An SUV packed with seven passengers soared over a section of the FDR Drive at East 23rd Street and landed on a yellow cab on the road below – and everyone, including the lucky cabby, survived.
"I saw the SUV flying sideways ready to flip on the cab below," said eyewitness Gwendolyn London Jones, who watched helplessly from her nearby job.
"I heard everyone screaming, ‘Oh my god. Oh my god," she recalled. "I was in shock. Even I was screaming, ‘Oh my god.’"
It was just after 3 a.m. when Land Rover driver Eric Bryant, 38, of Manhattan, lost control, hit a guardrail and went flying off the roadway. After a death-defying dive, the truck landed about 20 feet below on a taxi.

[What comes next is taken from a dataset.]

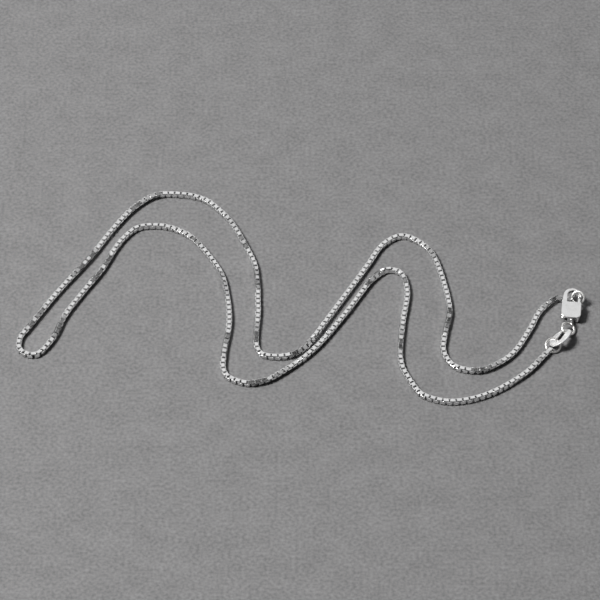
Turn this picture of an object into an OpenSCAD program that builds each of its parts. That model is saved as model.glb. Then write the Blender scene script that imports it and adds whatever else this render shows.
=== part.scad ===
// Box chain necklace, fastened and lying flat in a doubled wavy loop, in millimetres.
// +X runs from the far left turn of the chain to the clasp, +Y away from the viewer, +Z up.
// The origin is on the surface that the necklace lies on, below the middle of its outline.

/* [Chain] */
// Width of the chain across its flat sides
chain_w = 1.1; // [0.9:0.05:1.2]
// Width of the flat strip that each link is bent from
strip_w = 0.7; // [0.5:0.05:0.72]
// Thickness of the strip
strip_t = 0.16; // [0.12:0.01:0.18]
// Length of the plain link that ends each strand
end_link_l = 1.3; // [1.25:0.05:1.5]
// Gap left between neighbouring pieces
piece_gap = 0.05; // [0.02:0.01:0.08]

/* [Rings] */
// Outer diameter of the small ring on the chain's upper end
end_ring_d = 2.35; // [2.25:0.05:2.45]
// Wire of the small ring on the chain's upper end
end_ring_wire = 0.34; // [0.3:0.02:0.36]
// Outer diameter of the ring that the clasp closes on
hook_ring_d = 2.85; // [2.8:0.05:3]
// Wire of the ring that the clasp closes on
hook_ring_wire = 0.42; // [0.36:0.02:0.44]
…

Miraculously, 23-year-old Atif Raza walked out of his yellow Crown Victoria unscathed.
Raza, with seven-months on the job, had just dropped off a passenger on 92nd Street and was cruising downtown during his overnight shift, he said.

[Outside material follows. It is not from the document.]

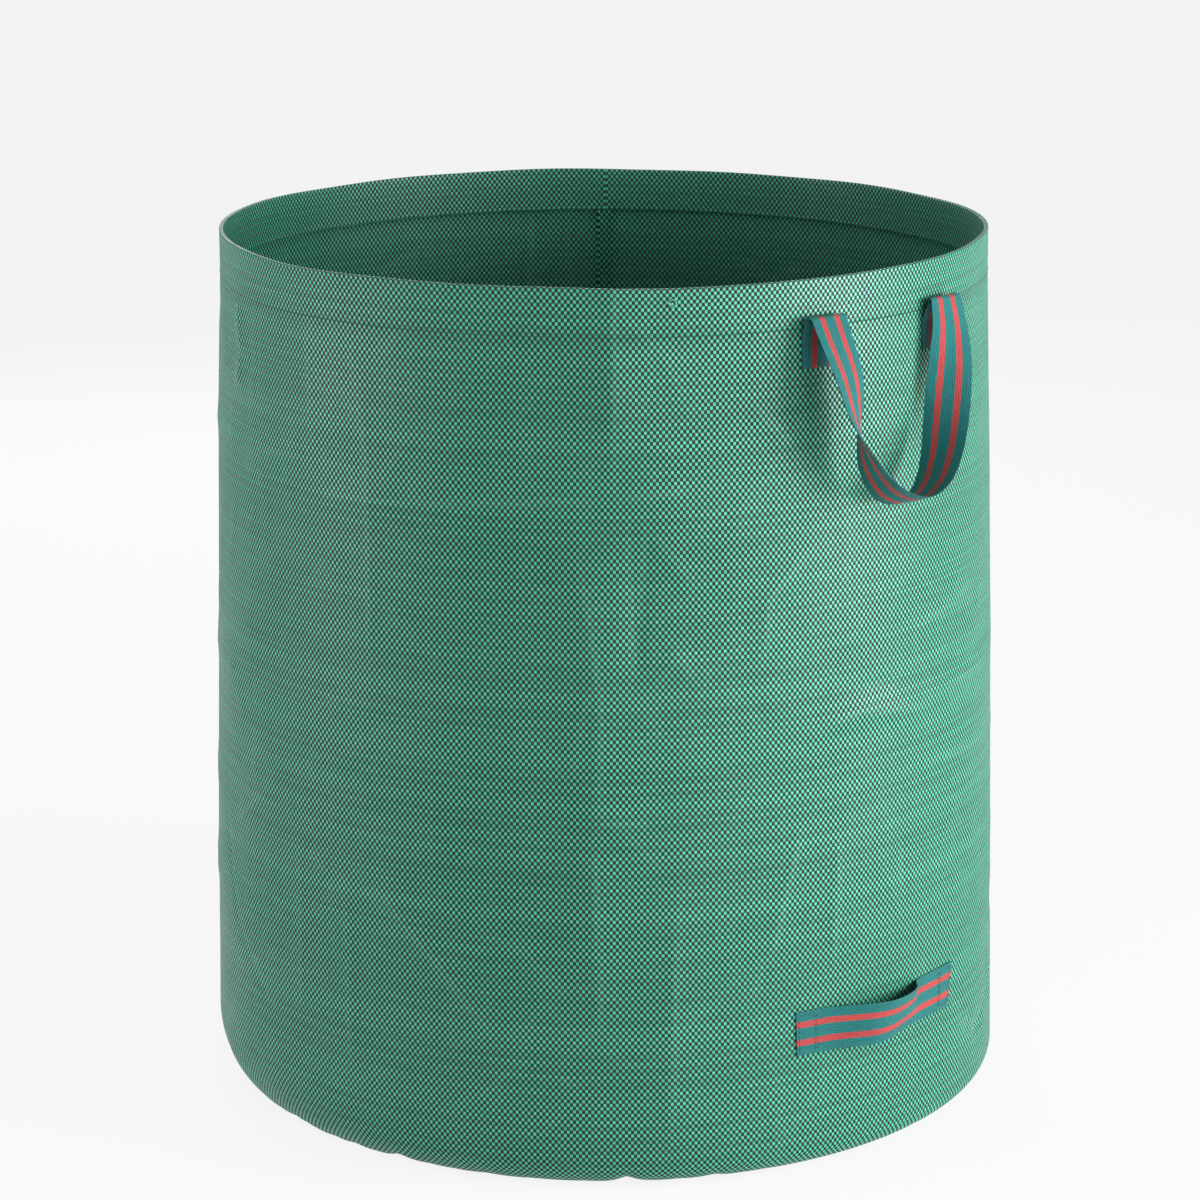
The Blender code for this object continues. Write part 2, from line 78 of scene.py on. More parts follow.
camera = put_in_scene("camera", bpy.data.cameras.new("camera"))
camera.data.lens = LENS_MM
camera.data.sensor_width = SENSOR_MM
view_turn = math.radians(VIEW_AZIMUTH)
camera.location = (VIEW_DISTANCE * math.sin(view_turn), -VIEW_DISTANCE * math.cos(view_turn),
                   VIEW_HEIGHT)
camera.rotation_euler = (math.radians(90 - VIEW_PITCH), 0.0, math.radians(VIEW_AZIMUTH + VIEW_YAW))
bpy.context.scene.camera = camera


# Wall
# One length of laminated polypropylene tape cloth, woven of flat green and black tapes, joined into
# a tube. It is a little wider at the foot, where it is gathered onto the round base, and it keeps
# the creases that it was packed with and those that use has given it.
HEM_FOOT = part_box("rim_hem")[0].z
HEM_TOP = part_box("rim_hem")[1].z
RIM_RADIUS = 0.335
BELLY_RADIUS = 0.352
BELLY_HEIGHT = 0.030
SEAM_RADIUS = 0.3222
CLOTH_THICKNESS = 0.0006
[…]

All of a sudden the car hailed from the heavens.
"It felt like an earthquake," he said.
The impact thrust his body towards the windshield and the roof caved in. "I didn’t know what it was," the still-shaken driver said.
He stood in shock, looking at the other injured passengers.
"I’m happy to be alive. I’m getting a second chance," he said, after coming home with some pain, and scratches on his right hand.
The Muslim cabby said he’d been slacking off on his prayers. "I’m really going to be going to the mosque now," he said.
But, the Pakistani driver, whose been in New York for three years, doesn’t know if he’ll drive the city’s iconic ride again. The Brooklyn resident said it was traumatizing to get into a car after being released from the hospital hours after the crash.
"When I sat in the car I felt uncomfortable. I was scared," he said.
At the scene of the accident London Jones was amazed that he walked out of the cab, and said the other seven’s injuries were more severe.
"There were two people in the front seat and they were saying, ‘Get me out of here! Help, help," she said. "The roof was crushing their heads."
A woman then emerged from the vehicle, and looked toward London Jones, a security guard at a local pool.
"Miss, can you tell me what happened?" she said
"She wasn’t bleeding. She didn’t have a scratch on her," London Jones said. "She was walking around looking for something on the ground, she was disoriented."
Then a bleeding female passenger exited the car, while a third woman moaned for help in the backseat.
A Good Samaritan, whose car broke down nearby, rushed to her aid.
"I tugged at her seatbelt and dragged her out of the window," said Brian Duncan.
Another man was also restrained by the harness. "The seatbelt was crushing him. There was nothing I could do for him because I didn’t have a knife," Duncan said.
All eight were rushed to Bellevue Hospital, and two were listed in critical condition. No charges were filed, and the driver passed a Breathalyzer test, police said.
The driver lost an ear and another woman had her leg amputated, according to his family.
Bryant was semi-unconscious when Duncan approached him and chatted him up to keep him awake. "My name is Eric," he told the do-gooder. "Where’s my wife? Where’s my wife?"
The cab cushioned the car’s amazing plummet.
"What’s really incredible is that all the people were alive," Duncan said. "If the cab wasn’t there they would be dead by now."